Awesome

Parsing T- and B-cell receptor segments from IMGT database to a flexible plain-text format

Getting raw sequences

Instructions for downloading raw IMGT files:

Go to the genedb page and click the first submit button
Next, scroll down to the end of resulting page (loading can take a while) and mark Select all genes
Select F+ORF+in-frame P nucleotide sequences with IMGT gaps format and click submit
Copy-paste resulting FASTA records and use them as an input file

Running the software

Get the compiled binaries and run the software as java -jar segmentparser.jar [options] imgt_raw_file output_prefix.

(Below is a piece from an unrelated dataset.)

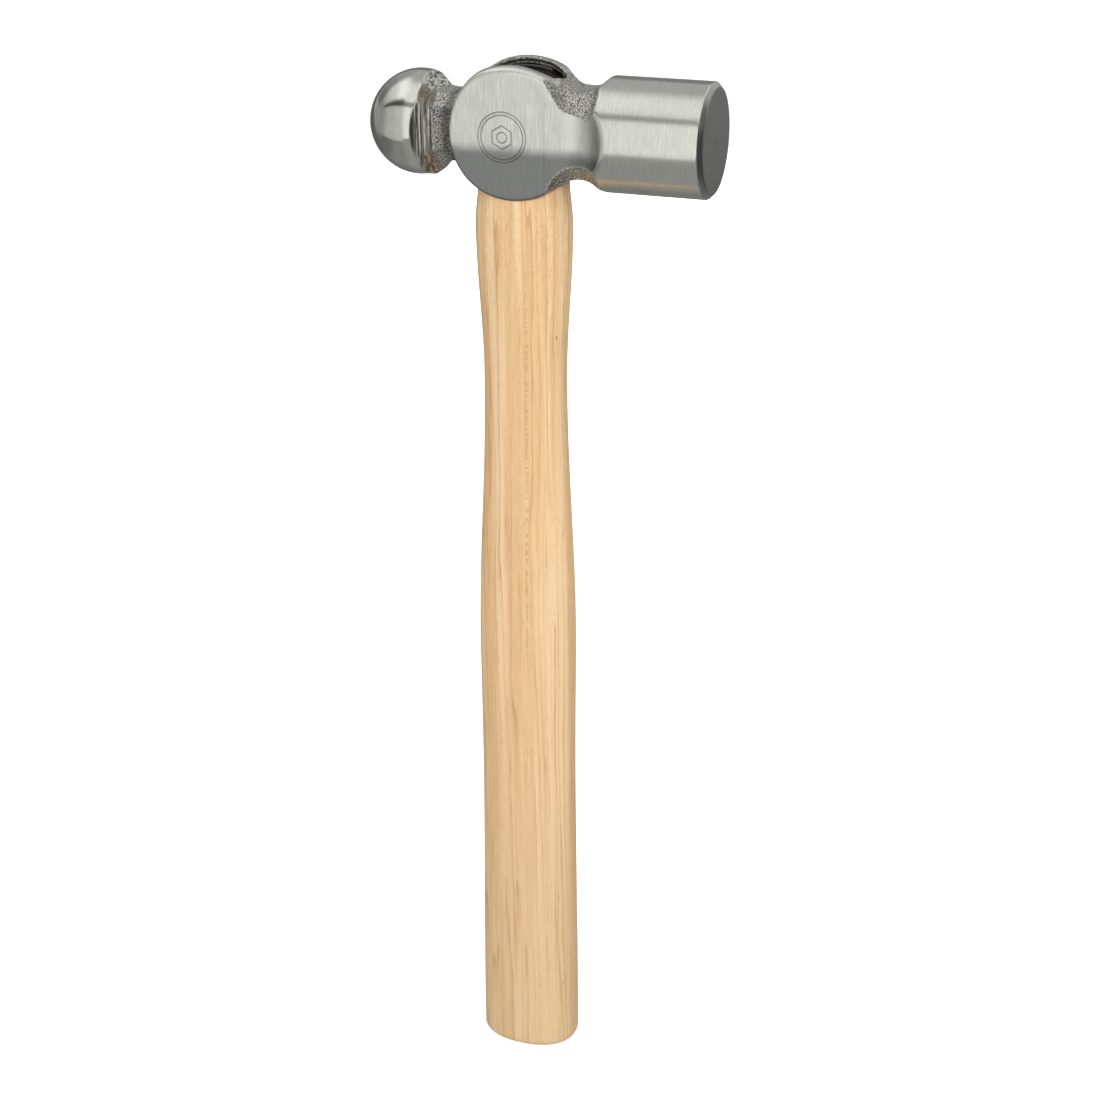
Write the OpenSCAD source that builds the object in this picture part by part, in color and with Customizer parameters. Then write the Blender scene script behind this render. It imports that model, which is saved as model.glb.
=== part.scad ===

The following options can be selected:

-n include non-functional segments into output (pseudogenes, etc)
-m include minor alleles (segments with *02, *03, etc suffix)
-s toggle species detalisation (e.g. BALBc and C57Bl6 for MusMusculus)
-b report IMGT records that cannot be parsed properly (missing conserved residues, etc)

Output files include:

A $output_prefix$.metadata.txt file with summary statistics.
Files with erroneous/bad records: $output_prefix$.nojrefpoint.txt, $output_prefix$.novrefpoint.txt, $output_prefix$.othersegm.txt.
Output file containing sequences, CDR3 reference points and CDR1,2,2.5 coordinates: $output_prefix$.txt.

SegmentParser generates a tab-delimited table with species name, gene and segment id, nucleotide sequence and the reference point position: 0-based coordinate of first nucleotide after conserved Cys for Variable segments and before first nucleotide before conserved Phe/Trp for Joining segments. The metadata table provided with results lists all species and genes and tells if there are any V/D/J segments associated with them (0 or 1 in corresponding row).

A file with CDR1,2,2.5 nucleotide and amino acid sequences: $output_prefix$.txt (only includes V segments).

Note that CDR2.5 is a putative MHC-binding region of TCR V segment, defined in a recent work of Paul Thomas lab (Dash et al. Nature 2017).